Fort en effet. Et la tête et les épaules au-dessus de ses rivaux en tant que leader politique. Le mois dernier, il a facilement échappé à la tentative de ses détracteurs bellicistes Liberman et Naftali Bennett de le conduire vers des élections anticipées en raison de son hésitation face au terrorisme du Hamas.

En voyant la façon dont il a résolu la crise de Gaza, en éclipsant ses rivaux dans une allocution de neuf minutes devant la nation, et en observant la nation tourner son regard mardi de Netanyahu le prétendu criminel à Netanyahu qui dirige d’une main ferme la défense d’Israël, il serait idiot, encore une fois, de parier contre lui pour la victoire aux élections, le moment venu, dans le courant de l’année prochaine.

Richard Nixon dit au revoir aux membres de son personnel à l’extérieur de la Maison Blanche à Washington alors qu’il embarque dans un hélicoptère pour la base aérienne Andrews après avoir démissionné de la présidence. Le 9 août 1974. (AP Photo/Bob Daugherty, Dossier)

Le jour viendra où Netanyahu demandera aux citoyens d’accepter son récit de « chasse aux sorcières », ou du moins de mettre de côté les allégations contre lui, et de le réélire en raison de son bilan dans la protection du pays contre ses ennemis. Et l’opposition, qui comptera son propre ancien ministre de la Défense du Likud, Moshe Yaalon, demandera aux citoyens de le chasser car il bafoue la démocratie en Israël, car il représente un puissant danger en son sein.

Ne pariez pas contre lui.

Mais ne négligez pas, non plus, un scénario à la Nixon.

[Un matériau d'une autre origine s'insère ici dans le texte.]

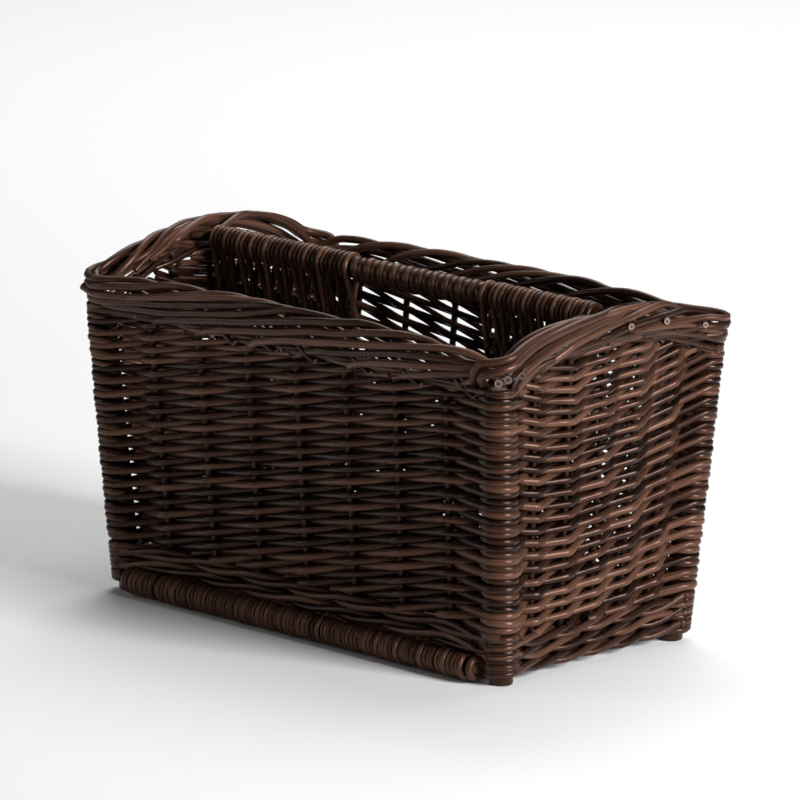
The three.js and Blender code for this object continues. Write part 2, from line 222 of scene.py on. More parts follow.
# %% Close the ends and lay the rods
def close_ends(mesh, sides, ends, ring):
    shape = bmesh.new()
    shape.from_mesh(mesh)
    for face in shape.faces:
        face.smooth = True
    caps = bmesh.ops.holes_fill(shape, edges=shape.edges[:], sides=sides)["faces"]
    for cap in caps:
        cap.smooth = False
        cap.material_index = 1 if ends else 0
        for edge in cap.edges:
            edge.smooth = False
    if ends:
        bmesh.ops.inset_individual(shape, faces=caps, thickness=ring * MM)
        for cap in caps:
            cap.material_index = 2
    shape.to_mesh(mesh)
    shape.free()


def mesh_of(shape, name):
    mesh = bpy.data.meshes.new(name)
    shape.to_mesh(mesh)
    shape.free()
    return mesh


def finish_piece(name, mesh, materials):
    piece = bpy.data.objects.new(name, mesh)
    scene.collection.objects.link(piece)
    for material in materials:
        mesh.materials.append(material)
    triangles = sum(len(face.vertices) - 2 for face in mesh.polygons)
    print(f"{name}: {triangles} triangles")
    return piece


def lay_rods(name, rods, materials, sides=8, ends=True, ring=0.9):
    """ends says whether cut ends show, and ring is how wide their ring is, in mm."""
    mesh = sweep_rods(name, rods, sides)
    map_rods(mesh, rods, sides)
    close_ends(mesh, sides, ends, ring)
    return finish_piece(name, mesh, materials)


def settle(piece, slot, *nodes):
    """The piece rides on the basket and stands for CAD nodes if any are given. slot is not used."""
    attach(piece, "root")
    if nodes:
        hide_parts(*nodes)


# %% [markdown]
# A finish in Blender is a small graph of nodes. These helpers each add one step to it, so that
# the finishes below read as a recipe.

# %% Helpers for finishes
def nodes_of(material):
    material.use_nodes = True
    tree = material.node_tree
    tree.nodes.clear()
    output = tree.nodes.new("ShaderNodeOutputMaterial")
    shader = tree.nodes.new("ShaderNodeBsdfPrincipled")
    tree.links.new(shader.outputs["BSDF"], output.inputs["Surface"])
    return tree, shader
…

Paranoïaque et craignant de ne pas être réélu, Richard Nixon a eu recours à un comportement illégal pour prendre l’avantage sur ses rivaux. Malgré les preuves de plus en plus nombreuses contre lui, il a été réélu, ce qui prouve, ironiquement, qu’il n’avait pas eu besoin de recourir à l’illégalité en premier lieu. Ça vous dit quelque chose ? Et puis tout l’a rattrapé.